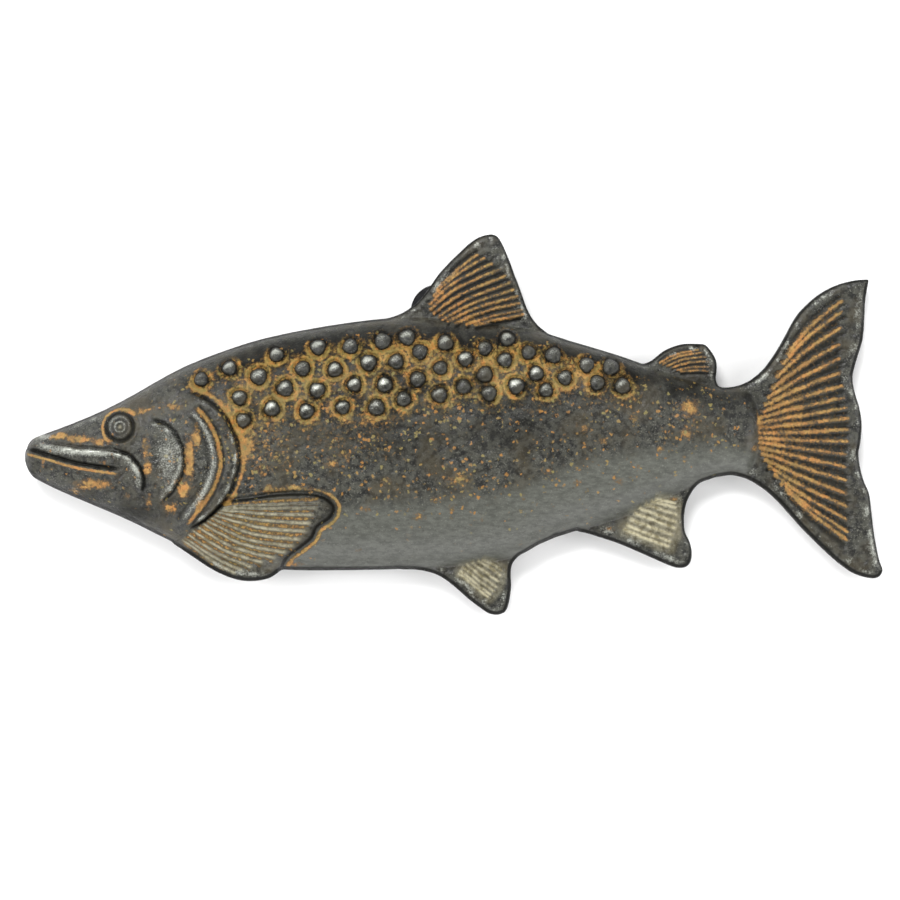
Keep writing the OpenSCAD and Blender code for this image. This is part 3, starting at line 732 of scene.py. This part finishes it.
class MeshBuilder:
    """Collects vertices and faces in millimetres, with a finish for each vertex."""

    def __init__(self):
        self.points, self.faces, self.finish = [], [], {}
        self.count = 0

    def add(self, points, finish):
        """Adds vertices, and gives their indices."""
        start = self.count
        self.points.append(np.asarray(points, float))
        for name, value in finish.items():
            filled = np.broadcast_to(np.asarray(value, float), len(points))
            self.finish.setdefault(name, []).append(filled)
        self.count += len(points)
        return np.arange(start, self.count)

    def add_faces(self, faces):
        self.faces.extend(map(tuple, faces.tolist()))

    def bridge(self, upper, lower):
        """Quads between two closed rings of as many points."""
        after = np.roll(np.arange(len(upper)), -1)
        self.add_faces(np.stack([upper, lower, lower[after], upper[after]], axis=1))

    def build(self, name):
        """The finished piece, with its finishes as attributes."""
        mesh = bpy.data.meshes.new(name)
        mesh.from_pydata((np.vstack(self.points) * MM).tolist(), [], self.faces)
        for key, parts in self.finish.items():
            layer = mesh.attributes.new(key, "FLOAT", "POINT")
            layer.data.foreach_set("value", np.concatenate(parts).astype(np.float32))
        mesh.polygons.foreach_set("use_smooth", np.ones(len(mesh.polygons), bool))
        return add_object(name, mesh)


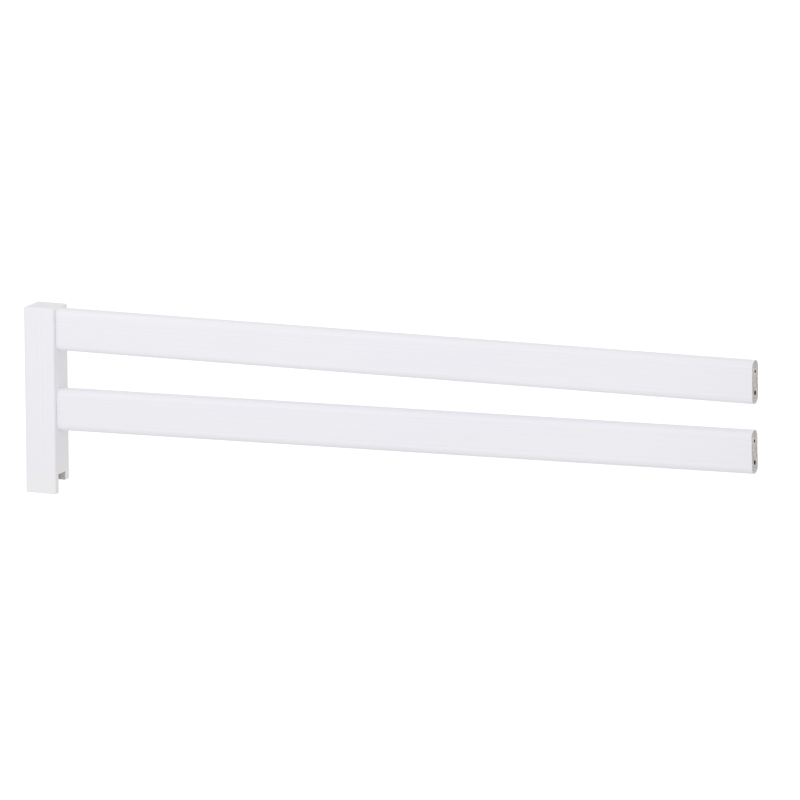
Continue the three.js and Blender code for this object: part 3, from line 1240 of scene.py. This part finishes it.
@dataclass(frozen=True)
class Floor:
    """The studio's paper floor, with its height and radius in metres."""

    height: float
    radius: float = 90.0
    sides: int = 64

    def build(self) -> None:
        """Lays the paper under the foot of the post."""
        bm = bmesh.new()
        level = Matrix.Translation((0.0, 0.0, self.height))
        bmesh.ops.create_circle(bm, cap_ends=True, radius=self.radius, segments=self.sides, matrix=level)
        mesh = bpy.data.meshes.new("studio_floor")
        bm.to_mesh(mesh)
        bm.free()
        mesh.materials.append(BrightPaper().material())
        floor = bpy.data.objects.new("studio_floor", mesh)
        bpy.context.scene.collection.objects.link(floor)
        floor.visible_diffuse = False
        floor.visible_glossy = False
        floor.visible_shadow = False


@dataclass(frozen=True)
class Viewpoint:
    """The photo's camera: far away, to the right of straight ahead and a little above."""

    focal_pixels: float = 7620.1
    heading: float = 23.042
    dip: float = 11.425
    roll: float = -0.288
    distance: float = 11396.2
    aim: tuple[float, float, float] = (585.88, 2.0, 154.99)
    # Nearest and furthest that it sees, in metres
    clip: tuple[float, float] = (0.1, 200.0)

    def build(self) -> None:
        """Sets the camera up."""
        camera = bpy.data.cameras.new("photo_camera")
        camera.sensor_fit = "HORIZONTAL"
        camera.sensor_width = SENSOR_MM
        camera.lens = self.focal_pixels * SENSOR_MM / IMAGE_PIXELS
        camera.clip_start, camera.clip_end = self.clip
        holder = bpy.data.objects.new("photo_camera", camera)
        bpy.context.scene.collection.objects.link(holder)
        view = Matrix.Translation(self.aim)
        for angle, axis in ((self.heading, "Z"), (90.0 - self.dip, "X"), (self.roll, "Z")):
            view = view @ Matrix.Rotation(math.radians(angle), 4, axis)
        view = view @ Matrix.Translation((0.0, 0.0, self.distance))
        view.translation *= MM
        holder.matrix_world = view
        bpy.context.scene.camera = holder


def main() -> None:
    """Loads the frame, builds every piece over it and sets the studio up."""
    logging.basicConfig(level=logging.INFO, format="%(name)s: %(message)s")
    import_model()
    joints = [Joint.read(level) for level in Level]
    upper, lower = joints
    Post("post", joints).build()
    Rail("upper_rail", upper).build()
    Rail("lower_rail", lower, rise=1.0, wood=Softwood(pith=(-30.0, -49.0), ring_spacing=2.5)).build()
    for level, joint in zip(Level, joints):
        FlutedDowel(f"{level.value}_dowel", joint).build()
        WoodScrew(f"{level.value}_screw", joint).build()
        CoverCap(f"{level.value}_cap", joint).build()
    low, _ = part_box("post")
    Floor(height=low.z).build()
    Tent().build()
    Softbox().build()
    Viewpoint().build()
    bpy.context.scene.view_settings.view_transform = "Standard"


if __name__ == "__main__":
    main()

****

» Given problem: Please reproduce each record precisely as written.

» The completed task:
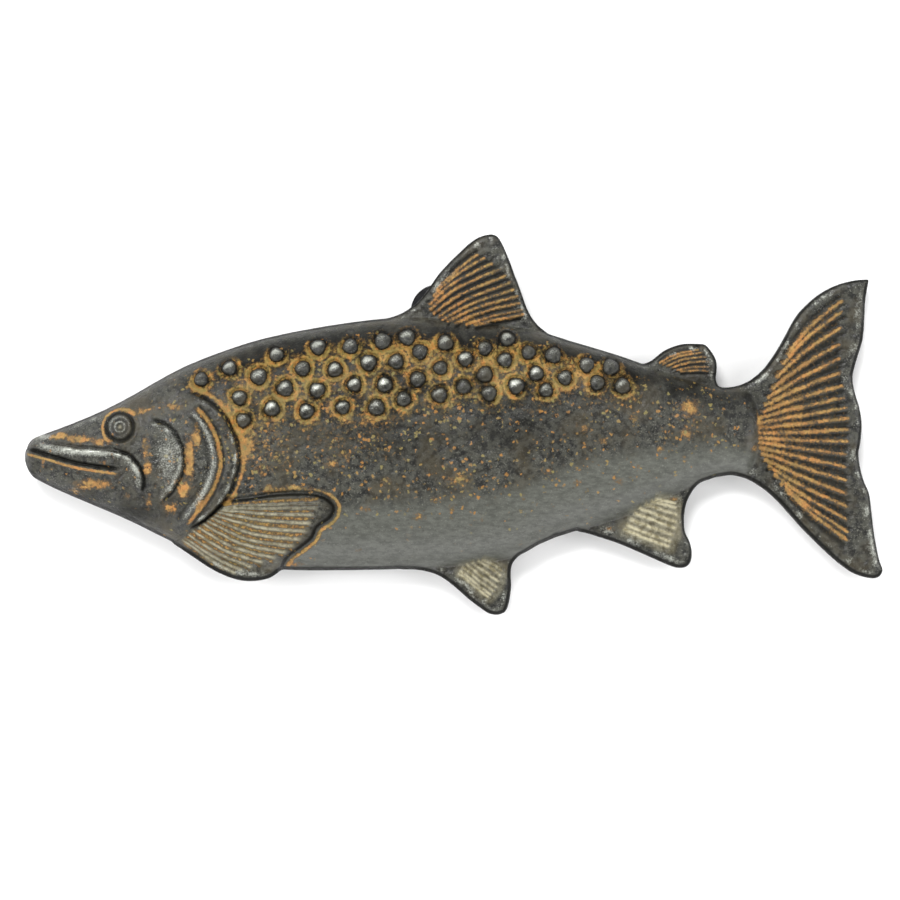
Keep writing the OpenSCAD and Blender code for this image. This is part 3, starting at line 732 of scene.py. This part finishes it.
class MeshBuilder:
    """Collects vertices and faces in millimetres, with a finish for each vertex."""

    def __init__(self):
        self.points, self.faces, self.finish = [], [], {}
        self.count = 0

    def add(self, points, finish):
        """Adds vertices, and gives their indices."""
        start = self.count
        self.points.append(np.asarray(points, float))
        for name, value in finish.items():
            filled = np.broadcast_to(np.asarray(value, float), len(points))
            self.finish.setdefault(name, []).append(filled)
        self.count += len(points)
        return np.arange(start, self.count)

    def add_faces(self, faces):
        self.faces.extend(map(tuple, faces.tolist()))

    def bridge(self, upper, lower):
        """Quads between two closed rings of as many points."""
        after = np.roll(np.arange(len(upper)), -1)
        self.add_faces(np.stack([upper, lower, lower[after], upper[after]], axis=1))

    def build(self, name):
        """The finished piece, with its finishes as attributes."""
        mesh = bpy.data.meshes.new(name)
        mesh.from_pydata((np.vstack(self.points) * MM).tolist(), [], self.faces)
        for key, parts in self.finish.items():
            layer = mesh.attributes.new(key, "FLOAT", "POINT")
            layer.data.foreach_set("value", np.concatenate(parts).astype(np.float32))
        mesh.polygons.foreach_set("use_smooth", np.ones(len(mesh.polygons), bool))
        return add_object(name, mesh)


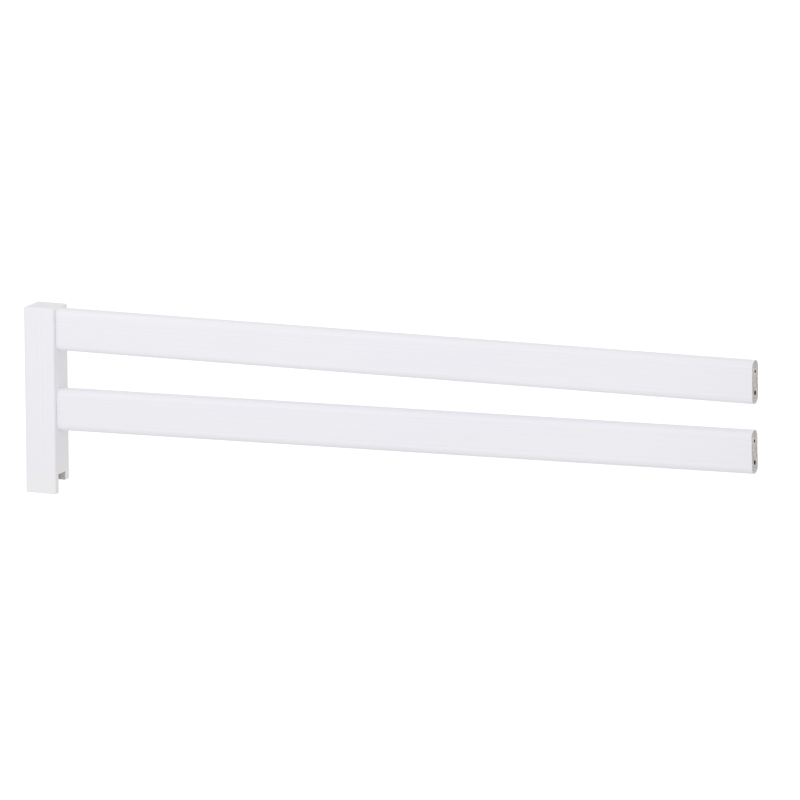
Continue the three.js and Blender code for this object: part 3, from line 1240 of scene.py. This part finishes it.
@dataclass(frozen=True)
class Floor:
    """The studio's paper floor, with its height and radius in metres."""

    height: float
    radius: float = 90.0
    sides: int = 64

    def build(self) -> None:
        """Lays the paper under the foot of the post."""
        bm = bmesh.new()
        level = Matrix.Translation((0.0, 0.0, self.height))
        bmesh.ops.create_circle(bm, cap_ends=True, radius=self.radius, segments=self.sides, matrix=level)
        mesh = bpy.data.meshes.new("studio_floor")
        bm.to_mesh(mesh)
        bm.free()
        mesh.materials.append(BrightPaper().material())
        floor = bpy.data.objects.new("studio_floor", mesh)
        bpy.context.scene.collection.objects.link(floor)
        floor.visible_diffuse = False
        floor.visible_glossy = False
        floor.visible_shadow = False


@dataclass(frozen=True)
class Viewpoint:
    """The photo's camera: far away, to the right of straight ahead and a little above."""

    focal_pixels: float = 7620.1
    heading: float = 23.042
    dip: float = 11.425
    roll: float = -0.288
    distance: float = 11396.2
    aim: tuple[float, float, float] = (585.88, 2.0, 154.99)
    # Nearest and furthest that it sees, in metres
    clip: tuple[float, float] = (0.1, 200.0)

    def build(self) -> None:
        """Sets the camera up."""
        camera = bpy.data.cameras.new("photo_camera")
        camera.sensor_fit = "HORIZONTAL"
        camera.sensor_width = SENSOR_MM
        camera.lens = self.focal_pixels * SENSOR_MM / IMAGE_PIXELS
        camera.clip_start, camera.clip_end = self.clip
        holder = bpy.data.objects.new("photo_camera", camera)
        bpy.context.scene.collection.objects.link(holder)
        view = Matrix.Translation(self.aim)
        for angle, axis in ((self.heading, "Z"), (90.0 - self.dip, "X"), (self.roll, "Z")):
            view = view @ Matrix.Rotation(math.radians(angle), 4, axis)
        view = view @ Matrix.Translation((0.0, 0.0, self.distance))
        view.translation *= MM
        holder.matrix_world = view
        bpy.context.scene.camera = holder


def main() -> None:
    """Loads the frame, builds every piece over it and sets the studio up."""
    logging.basicConfig(level=logging.INFO, format="%(name)s: %(message)s")
    import_model()
    joints = [Joint.read(level) for level in Level]
    upper, lower = joints
    Post("post", joints).build()
    Rail("upper_rail", upper).build()
    Rail("lower_rail", lower, rise=1.0, wood=Softwood(pith=(-30.0, -49.0), ring_spacing=2.5)).build()
    for level, joint in zip(Level, joints):
        FlutedDowel(f"{level.value}_dowel", joint).build()
        WoodScrew(f"{level.value}_screw", joint).build()
        CoverCap(f"{level.value}_cap", joint).build()
    low, _ = part_box("post")
    Floor(height=low.z).build()
    Tent().build()
    Softbox().build()
    Viewpoint().build()
    bpy.context.scene.view_settings.view_transform = "Standard"


if __name__ == "__main__":
    main()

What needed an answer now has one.